91 / 2018-08-24 14:27:39

The Influence of Polarization on Charge Transportation in LDPE

polarization,dielectrics,charge transportation,LDPE

It is known that there will be a charge transportation process when an electric field is applied on the dielectrics and simultaneously there will be also a polarization. These electrical phenomena in solid dielectrics are always complicated. Some models were proposed to study the charge transportation process, especially in polymer dielectrics. The Bipolar Charge Transportation model (BCT model) is most widely used to simulate the charge transportation properties in polymers in recent decades.

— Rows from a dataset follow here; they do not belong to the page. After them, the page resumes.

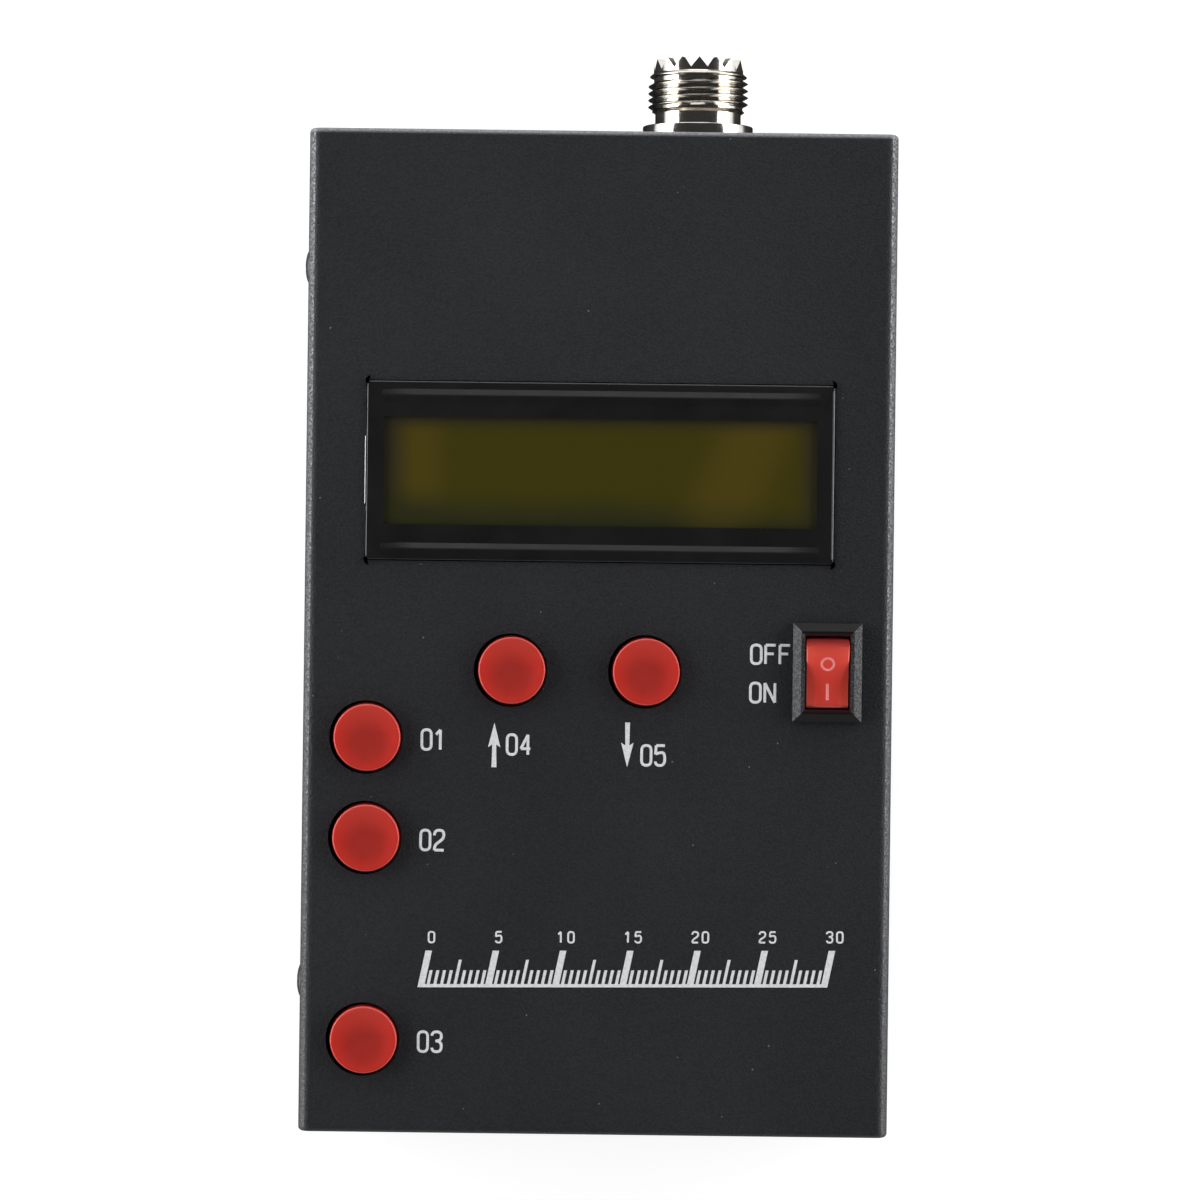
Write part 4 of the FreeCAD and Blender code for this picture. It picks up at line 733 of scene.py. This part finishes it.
marks = {
    "thick": 0.04, "lift": 0.01, "gap": 0.25, "stroke": 0.42, "shade": (212, 213, 214),
    "words": (  # what it says, its left foot, letter width and height
        ("OFF", (23.12, -4.63), (1.93, 3.28)), ("ON", (23.04, -10.5), (1.95, 3.36)),
        ("01", (-26.9, -18.3), (1.85, 3.45)), ("02", (-26.9, -33.6), (1.85, 3.45)),
        ("03", (-26.9, -64.3), (1.85, 3.45)), ("04", (-13.9, -18.9), (1.85, 3.45)),
        ("05", (6.6, -20.3), (1.85, 3.45)),
    ),
    "arrows": (((-15.66, -20.67), 6.78), ((4.61, -13.6), -6.82)),  # foot and length
    "arrow": {"foot": 0.76, "neck": 0.6, "barb": 1.9, "barbSpot": 3.75, "notch": 3.3},
    "scale": {
        "start": (-26.4, -54.3), "end": (35.0, -53.6), "base": (0.1, 0.5), "baseLift": 0.006,
        "steps": 60, "long": 5.6, "middle": 4.2, "short": 2.6, "lean": 1.15, "wide": 1.0, "narrow": 0.46,
        "figure": (1.15, 1.9), "figureLift": 6.7, "figureLean": 1.35, "figureGap": 0.4,
        "figureStroke": 0.28,
    },
}
inkLook = {"wear": 0.5, "darker": 0.8, "rough": 0.6, "depth": 0.01}


def ink(name, shade):
    finish = Finish(name)
    wearAndHighlight = finish.noise(finish.objectPoint(), inkLook["wear"], 3.0, 0.7)
    dark = tuple(inkLook["darker"] * entry for entry in shade)
    finish.set(Base_Color=finish.mix(finish.span(wearAndHighlight, 0.35, 0.65), shade, dark),
               Roughness=inkLook["rough"], Normal=finish.bump(wearAndHighlight, inkLook["depth"], 0.5))
    return finish.material


def drawStroke(curve, points, corner, size):
    spline = curve.splines.new("POLY" if len(points) == 2 else "NURBS")
    spline.points.add(len(points) - 1)
    for spot, (across, up) in zip(spline.points, points):
        spot.co = ((corner[0] + across * size[0]) * mm, (corner[1] + up * size[1]) * mm, 0, 1)
    if len(points) > 2:
        spline.use_cyclic_u = points is ringStroke
        spline.use_endpoint_u = points is not ringStroke
        spline.order_u = 3
        spline.resolution_u = 6


def strokeMesh(curve, stroke):
    curve.dimensions = "3D"
    curve.bevel_depth = stroke / 2 * mm
    curve.bevel_resolution = 2
    curve.use_fill_caps = True
    holder = bpy.data.objects.new("strokes", curve)
    mesh = bpy.data.meshes.new_from_object(holder)
    bpy.data.objects.remove(holder)
    bpy.data.curves.remove(curve)
    shape = bmesh.new()
    shape.from_mesh(mesh)
    bpy.data.meshes.remove(mesh)
    bmesh.ops.scale(shape, vec=(1, 1, marks["thick"] / stroke), verts=shape.verts)
    return shape


def written(words, corner, size, stroke, gap):
    curve = bpy.data.curves.new("strokes", "CURVE")
    inner = (size[0] - stroke, size[1] - stroke)
    for place, character in enumerate(words):
        left = corner[0] + stroke / 2 + place * (size[0] + gap)
        for points in characters[character]:
            drawStroke(curve, points, (left, corner[1] + stroke / 2), inner)
    return strokeMesh(curve, stroke)


def flatShape(points):
    shape = bmesh.new()
    shape.faces.new([shape.verts.new((x * mm, y * mm, -marks["thick"] / 2 * mm)) for x, y in points])
    return pulledUp(shape, (0, 0, marks["thick"]))


def arrowShape(foot, length):
    size = marks["arrow"]
    way = 1 if length > 0 else -1
    x, y = foot
    tip = y + length
    half = [(size["foot"] / 2, y), (size["neck"] / 2, tip - way * size["notch"]),
            (size["barb"] / 2, tip - way * size["barbSpot"])]
    left, right = [(x - out, up) for out, up in half], [(x + out, up) for out, up in half[::-1]]
    return flatShape(left + [(x, tip)] + right)


def scaleShape():  # every tenth stroke is long and has a figure, and every fifth is of middle length
    plan = marks["scale"]
    start, end, rise = Vector(plan["start"]), Vector(plan["end"]), Vector(plan["base"])
    shape = flatShape([start, end, end + rise, start + rise])
    bmesh.ops.translate(shape, vec=(0, 0, plan["baseLift"] * mm), verts=shape.verts)
    for step in range(plan["steps"] + 1):
        foot = start.lerp(end, step / plan["steps"])
        tall = plan["long"] if step % 10 == 0 else plan["middle"] if step % 5 == 0 else plan["short"]
        top = foot + Vector((plan["lean"] * tall / plan["long"], tall))
        half = Vector(((plan["wide"] if step % 10 == 0 else plan["narrow"]) / 2, 0))
        addTo(shape, flatShape([foot - half, foot + half, top + half, top - half]))
        if step % 10 == 0:
            words = str(step // 2)
            run = len(words) * plan["figure"][0] + (len(words) - 1) * plan["figureGap"]
            corner = (foot.x + plan["lean"] * plan["figureLean"] - run / 2, foot.y + plan["figureLift"])
            addTo(shape, written(words, corner, plan["figure"], plan["figureStroke"], plan["figureGap"]))
    return shape


def placeMarks(shape, name, finish):
    bmesh.ops.translate(shape, vec=onFace(0, 0, marks["lift"]), verts=shape.verts)
    finishPiece(shape, name, "case", finish, angle=20)


def buildMarks():
    pale = ink("panel_print", paint(*marks["shade"]))
    letters = bmesh.new()
    for words, corner, size in marks["words"]:
        addTo(letters, written(words, corner, size, marks["stroke"], marks["gap"]))
    placeMarks(letters, "panel_figures", pale)
    arrows = bmesh.new()
    for foot, length in marks["arrows"]:
        addTo(arrows, arrowShape(foot, length))
    placeMarks(arrows, "panel_arrows", pale)
    placeMarks(scaleShape(), "panel_scale", pale)
    print("printed marks made")


# Rocker switch: the lever and its two marks are drawn level about the pivot and then tipped

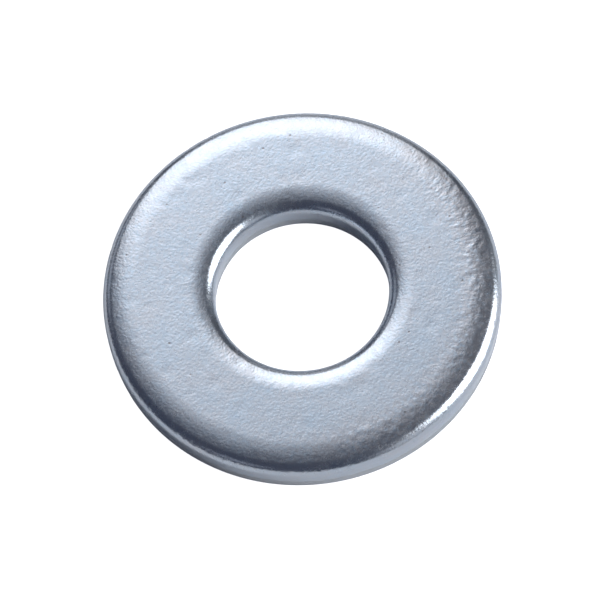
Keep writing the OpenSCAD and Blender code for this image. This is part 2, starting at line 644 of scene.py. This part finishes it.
def softbox(name, azimuth, elevation, half_width, half_height, radiance, tint):
    """An oval light that faces the washer. Angles are in degrees, azimuth from +Y to +X."""
    width = 2 * LIGHT_DISTANCE * math.tan(math.radians(half_width))
    height = 2 * LIGHT_DISTANCE * math.tan(math.radians(half_height))
    area = math.pi / 4 * width * height
    data = bpy.data.lights.new(name, "AREA")
    data.shape = "ELLIPSE"
    data.size = width
    data.size_y = height
    data.energy = math.pi * radiance * area
    data.color = tint
    light = bpy.data.objects.new(name, data)
    turned = Matrix.Rotation(-math.radians(azimuth), 4, "Z")
    raised = Matrix.Rotation(math.radians(90 + elevation), 4, "X")
    about = Matrix.Rotation(math.pi, 4, "Y")
    light.matrix_world = turned @ raised @ about @ Matrix.Translation((0, 0, LIGHT_DISTANCE))
    light.visible_camera = False
    return light


def studio_camera(studio):
    """Looks down on the washer from the front, as the settings say."""
    data = bpy.data.cameras.new("camera")
    data.lens = studio.lens
    data.sensor_width = SENSOR_WIDTH
    data.clip_start = NEAREST_SEEN
    data.clip_end = FARTHEST_SEEN
    camera = bpy.data.objects.new("camera", data)
    tilt = Matrix.Rotation(math.pi / 2 - studio.elevation, 4, "X")
    back = Matrix.Translation((0, 0, studio.distance))
    spin = Matrix.Rotation(-studio.roll, 4, "Z")
    camera.matrix_world = Matrix.Translation(CAMERA_AIM) @ tilt @ back @ spin
    return camera


class FLATWASHER_OT_stage(bpy.types.Operator):
    """Set up the pale floor, the soft light and the camera"""

    bl_idname = "flatwasher.stage"
    bl_label = "Studio"

    def execute(self, context):
        scene = context.scene
        studio = scene.washer_studio
        scene.view_settings.view_transform = "Standard"
        scene.world = studio_world(studio)
        bm = bmesh.new()
        bmesh.ops.create_grid(bm, x_segments=1, y_segments=1, size=FLOOR_HALF)
        mesh = bpy.data.meshes.new("floor")
        bm.to_mesh(mesh)
        bm.free()
        mesh.materials.append(pale_floor(studio))
        floor = bpy.data.objects.new("floor", mesh)
        scene.collection.objects.link(floor)
        floor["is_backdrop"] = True
        for row in SOFTBOXES:
            scene.collection.objects.link(softbox(*row))
        camera = studio_camera(studio)
        scene.collection.objects.link(camera)
        scene.camera = camera
        return {"FINISHED"}


# ---------------------------------------------------------------- add-on


class FLATWASHER_PT_panel(bpy.types.Panel):
    """Lists the washer's operators and settings"""

    bl_idname = "FLATWASHER_PT_panel"
    bl_label = "Flat washer"
    bl_space_type = "VIEW_3D"
    bl_region_type = "UI"
    bl_category = "Washer"

    def draw(self, context):
        for group, kind in GROUPS.items():
            box = self.layout.box()
            for name in kind.__annotations__:
                box.prop(getattr(context.scene, group), name)
        for operator in OPERATORS:
            self.layout.operator(operator.bl_idname)


GROUPS = {
    "washer_sizes": WasherSizes,
    "washer_finish": WasherFinish,
    "washer_studio": StudioSettings,
}
OPERATORS = (FLATWASHER_OT_ring, FLATWASHER_OT_stage)
CLASSES = (*GROUPS.values(), *OPERATORS, FLATWASHER_PT_panel)


def register():
    for cls in CLASSES:
        bpy.utils.register_class(cls)
    for name, group in GROUPS.items():
        setattr(bpy.types.Scene, name, bpy.props.PointerProperty(type=group))


def unregister():
    for name in GROUPS:
        delattr(bpy.types.Scene, name)
    for cls in reversed(CLASSES):
        bpy.utils.unregister_class(cls)


def main():
    """Builds the washer and its studio."""
    register()
    bpy.ops.flatwasher.ring()
    bpy.ops.flatwasher.stage()
    boxes = {"cad": CAD_BOX, "visual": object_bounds()}
    boxes = {name: [list(corner) for corner in box] for name, box in boxes.items()}


if __name__ == "__main__":
    main()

The model features the bipolar charge injection from electrodes, recombination of holes and electrons, charge trapping and de-trapping in dielectrics. Many researches have been carried out to describe surface potential decay, space charge accumulation, electroluminescence and some other electrical phenomena with BCT model. However, the impact of polarization on charge transportation is rarely taken into consideration.
In this paper, we aim to study the effect of polarization on charge transportation of low density polyethylene (LDPE) based on the BCT model. A relative permittivity which depends on temperature is introduced in the model to describe the polarization process. Two conditions that a uniform temperature distribution and a temperature gradient in the plate structure are considered. The charge transportation parameters of electrons and holes are symmetric and a constant charge mobility is adopted in the model to simplify the calculation procedure. The thickness of the sample is 200μm and the circumstance temperature is set as 30℃ (i.e., 303K). In the first case of uniform temperature distribution, the temperature is ambient temperature 30℃ (i.e., 303K) and an electric field of 40kV/mm is applied. Two polarization mechanisms with different relaxation time of ~280s and ~28000s which depends on relaxation activation energy and temperature are implemented in our model. The polarization with relaxation time of ~280s needs much shorter time to complete polarization than that with relaxation time of ~28000s and so we call them fast polarization and slow polarization in this paper, respectively. In the second case, the parameters in the model is the same as first case except that there is a temperature difference of 20℃ (i.e., 293K) between cathode and anode. And only a slow polarization with a relaxation time depending on temperature is taken into consideration in the second case. According to the proposed models, the influences of slow and fast polarization on the charge transportation under different temperature distributions are discussed in details.
The results show that the polarization has a great influence on the electric field distribution and charge transportation process. The slow polarization can bring more obvious effect than fast polarization in charge transportation. And the ratio of the difference between the electric field with polarization and the one without polarization to the latter field is defined as a filed distortion ratio. The field distortion ratio is much more apparent in slow polarization than that in fast polarization. When there is a temperature gradient, the maximum field distortion ratio is almost twice higher than that under uniform temperature. The maximum field distortion happens in the vicinity of electrodes, which will have an effect on charge injection and will influence charge transportation process further more.